I miei occhi sono la voce degli altri
La voce degli altri è anche un strumento di lavoro, oggi. Per capire un ristorante, per esempio, prima si faceva un'idea al primo sguardo, ora si deve affidare al racconto degli altri, “ma ognuno vede e racconta cose diverse, quindi metto insieme le informazioni e poi cerco di decifrarle con un mio punto di vista”. È un modo diverso di indagare. “Forse ora sono ancora più curioso perché cerco più informazioni possibili facendo domande che prima forse non mi ponevo neanche. Bastava guardare il locale o la carta dei vini, per intuirne le ambizioni o l'entità dell'investimento. Adesso parlando capisco dove vuole arrivare l'imprenditore e quanto ne sa. Oggi” conclude “sviluppo dei concetti diversi in modo diverso”.
Torna Selezione Boccoli Tour
Per esempio per la Selezione Boccoli Tour: “Sono stato il primo cameriere a fare cene in giro per l'Italia come fanno oggi gli chef” scherza “è un modo divertente per valorizzare questo lavoro: ho sempre creduto fortemente nella sala, non a caso sono stato tra i fondatori di Noi di Sala” riprende. In queste serate ha giocato a cercare nuove sinergie con altre cucine e altre squadre di sala, proponendo abbinamenti inediti, con vini, cocktail o altri drink di tradizioni diverse.
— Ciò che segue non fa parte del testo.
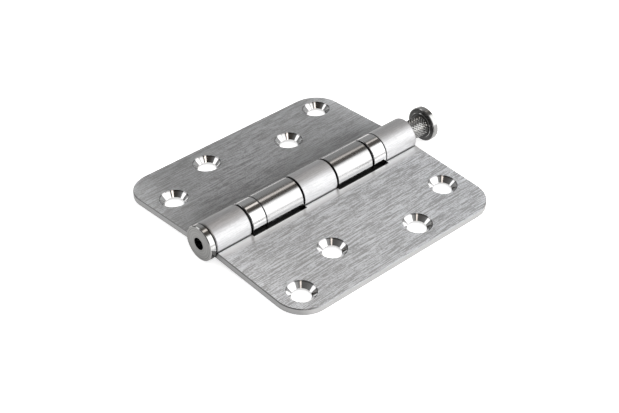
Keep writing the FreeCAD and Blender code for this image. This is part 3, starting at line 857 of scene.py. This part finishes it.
# Matt white board: it takes a faint shadow, and its own glow hides where it ends
def makeFloorPaint():
    material, tree = newMaterial("paleFloor")
    rays = addNode(tree, "ShaderNodeLightPath")
    mirrored = addNode(tree, "ShaderNodeMath", {"operation": "MAXIMUM"}, {
        0: rays.outputs["Is Glossy Ray"], 1: rays.outputs["Is Transmission Ray"]}).outputs[0]
    clear = addShadeClearance(tree, mirrored)
    glow = addNode(tree, "ShaderNodeMath", {"operation": "MULTIPLY"},
                   {0: mirrored, 1: studio["mirroredGlow"]})
    glow = addNode(tree, "ShaderNodeMath", {"operation": "MULTIPLY_ADD"},
                   {0: rays.outputs["Is Camera Ray"], 1: studio["floorGlow"], 2: glow.outputs[0]})
    glow = addNode(tree, "ShaderNodeMath", {"operation": "MULTIPLY"}, {0: glow.outputs[0], 1: clear})
    # Painted shadow: the floor's colour is darkened in the patch under the barrel
    coat = addNode(tree, "ShaderNodeMapRange", None, {"Value": clear, "To Min": studio["shadeTone"]})
    coat = addNode(tree, "ShaderNodeVectorMath", {"operation": "SCALE"}, {
        0: toLinear(studio["floorColour"])[:3], "Scale": coat.outputs[0]})
    paint = addNode(tree, "ShaderNodeBsdfDiffuse", None, {"Color": coat.outputs[0]})
    light = addNode(tree, "ShaderNodeEmission", None, {"Strength": glow.outputs[0]})
    both = addNode(tree, "ShaderNodeAddShader", None, {0: paint.outputs[0], 1: light.outputs[0]})
    # From below the floor isn't there, so that a leaf that hangs through it can be seen
    geometry = addNode(tree, "ShaderNodeNewGeometry")
    nothing = addNode(tree, "ShaderNodeBsdfTransparent")
    oneSided = addNode(tree, "ShaderNodeMixShader", None, {
        0: geometry.outputs["Backfacing"], 1: both.outputs[0], 2: nothing.outputs[0]})
    addNode(tree, "ShaderNodeOutputMaterial", None, {"Surface": oneSided.outputs[0]})
    return material


def makeFloor():
    half = studio["floorSize"] / 2
    corners = [(-half, -half, 0), (half, -half, 0), (half, half, 0), (-half, half, 0)]
    mesh = bpy.data.meshes.new("floor")
    mesh.from_pydata(corners, [], [(0, 1, 2, 3)])
    floor = bpy.data.objects.new("floor", mesh)
    scene.collection.objects.link(floor)
    mesh.materials.append(makeFloorPaint())


def makeWorld():
    world = bpy.data.worlds.new("studio")
    scene.world = world
    world.use_nodes = True
    tree = world.node_tree
    tree.nodes.clear()
    place = addNode(tree, "ShaderNodeTexCoord")
    parts = addNode(tree, "ShaderNodeSeparateXYZ", None, {0: place.outputs["Generated"]})
    ramp = addNode(tree, "ShaderNodeValToRGB", None, {"Fac": parts.outputs["Z"]})
    marks = ramp.color_ramp.elements
    marks.remove(marks[1])
    marks[0].position = studio["room"][0][0]
    marks[0].color = toLinear(studio["room"][0][1])
    for height, colour in studio["room"][1:]:
        mark = marks.new(height)
        mark.color = toLinear(colour)
    start, full = studio["dimming"]
    headSide, plugSide = studio["brightness"]
    dim = addNode(tree, "ShaderNodeMapRange", {"interpolation_type": "SMOOTHSTEP"}, {
        "Value": parts.outputs["Y"], "From Min": start, "From Max": full, "To Min": headSide,
        "To Max": plugSide})
    sky = addNode(tree, "ShaderNodeBackground", None, {
        "Color": ramp.outputs["Color"], "Strength": dim.outputs[0]})
    addNode(tree, "ShaderNodeOutputWorld", None, {"Surface": sky.outputs[0]})


makeFloor()
makeWorld()
for name, softbox in softboxes.items():
    addSoftbox(name, **softbox)
print("studio set up")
A breve quegli eventi riprenderanno, con qualche differenza: “sarà un tour diverso da come era prima, fatto di un sacco di altre cose, basato sulle emozioni e sulla percezione; uno stimolo dei sensi per me che un senso l'ho perso e per gli altri che lo vedranno molto valorizzato”. Bicchieri neri? “Probabilmente sì. E poi cercherò dei posti giusti in cui non ci sia la luce, meglio delle mascherine perché mi dicono che molti non resistono e dopo un po' la tolgono per sbirciare”. A quando il calendario? “Sto già facendo un po' di prove, appena ho affinato bene tutto, parto”. Occhio alle date quindi. Selezione Boccoli in tour riprende. Da non mancare.